Description - Ottawa National Wildlife Refuge Complex is comprised of three refuges -- Cedar Point NWR, Ottawa NWR and West Sister Island NWR. West Sister Island NWR, is Ohio's only wilderness area and is located about 9 miles offshore in Lake Erie.
Copyright: - US Fish and Wildlife Service
Ottawa National Wildlife Refuge
Refuge areas are important for migratory birds, neotropical passerines, fish and waterfowl. Up to 70 percent of the Mississippi Flyway population of black ducks can be found in the Lake Erie marshes during the fall migration.
- Ottawa NWR is within a 3 hours driving distance of 12 million people. The average visitation is 130,000 people per year. Visitors are welcome year-round from dawn to dusk. The office / contact station is open Monday through Friday, 8 AM - 4 PM. The refuge offers nine miles of hiking trails. Most of the trails are crushed gravel on level dikes. These trails pass along all of the habitat types available on the refuge, including wetland, native prairie, wooded areas, and open estuary. Throughout the year these areas vary in viewing opportunities. However, all provide excellent viewing of many species of birds including, shorebirds, warblers, raptors, waterfowl, and a variety of wading birds. In the spring, the refuge is a prime birding location as many songbirds stop here on their way north. The refuge offers an auto tour two days each year (weather dependent). These are on International Migratory Bird Day in May and during National Wildlife Refuges Week in mid-October.
Recreation - Activities include environmental education, interpretive foot trails, auto touring, photography, and wildlife observation. Hunting and trapping are allowed by special permit and fishing is allowed during the summer months at Cedar Point NWR.
Climate - This state has four distinct seasons and a brilliant fall foliage display in it southern woods during mid October. Winter lasts from December through February with average temperatures near 25 degrees F. Low temperatures dip to single digits, but do not often drop below zero. Northern regions of the state receive average snowfall amounts of 55 inches, while the central and southern regions of the state receive lesser amounts with averages near 30 inches. This difference is caused by lake-affect moisture patterns.

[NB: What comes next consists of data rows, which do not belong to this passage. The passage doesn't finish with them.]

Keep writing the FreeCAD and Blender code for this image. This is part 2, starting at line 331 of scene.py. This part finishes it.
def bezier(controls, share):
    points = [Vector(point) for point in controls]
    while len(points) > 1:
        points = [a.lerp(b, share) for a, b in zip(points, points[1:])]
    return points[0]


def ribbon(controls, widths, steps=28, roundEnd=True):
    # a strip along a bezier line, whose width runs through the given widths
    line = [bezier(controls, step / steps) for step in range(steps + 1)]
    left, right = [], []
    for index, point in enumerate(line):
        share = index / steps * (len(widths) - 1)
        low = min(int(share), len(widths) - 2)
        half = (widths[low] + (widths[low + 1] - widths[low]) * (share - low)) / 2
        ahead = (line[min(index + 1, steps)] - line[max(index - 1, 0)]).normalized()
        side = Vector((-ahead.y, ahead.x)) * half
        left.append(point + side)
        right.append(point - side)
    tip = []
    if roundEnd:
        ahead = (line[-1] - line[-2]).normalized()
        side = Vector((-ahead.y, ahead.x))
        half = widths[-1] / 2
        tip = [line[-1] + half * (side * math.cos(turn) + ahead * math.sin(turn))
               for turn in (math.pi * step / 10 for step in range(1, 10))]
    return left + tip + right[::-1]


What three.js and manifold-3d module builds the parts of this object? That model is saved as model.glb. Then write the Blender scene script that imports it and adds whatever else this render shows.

Spring temperatures begin to warm the landscapes of Ohio by mid March and are in full swing by April. Temperatures range from 40 through 70 degrees F through the spring months. This season often brings the most rainfall, before the drying heat of summer. Summer can be extremely hot and humid in the interior of Ohio. Temperatures reach above 90 degrees F frequently through July and August. Cooler fall temperatures don't reach the region until mid to late September. This is a pleasant time to visit as the air is crisp with low humidity levels. Ohio's annual precipitation usually reaches slightly above 50 inches.
The Ottawa NWR entrance is located 15 miles east of Toledo, Ohio or 16 miles west of Port Clinton, Ohio on State Route 2.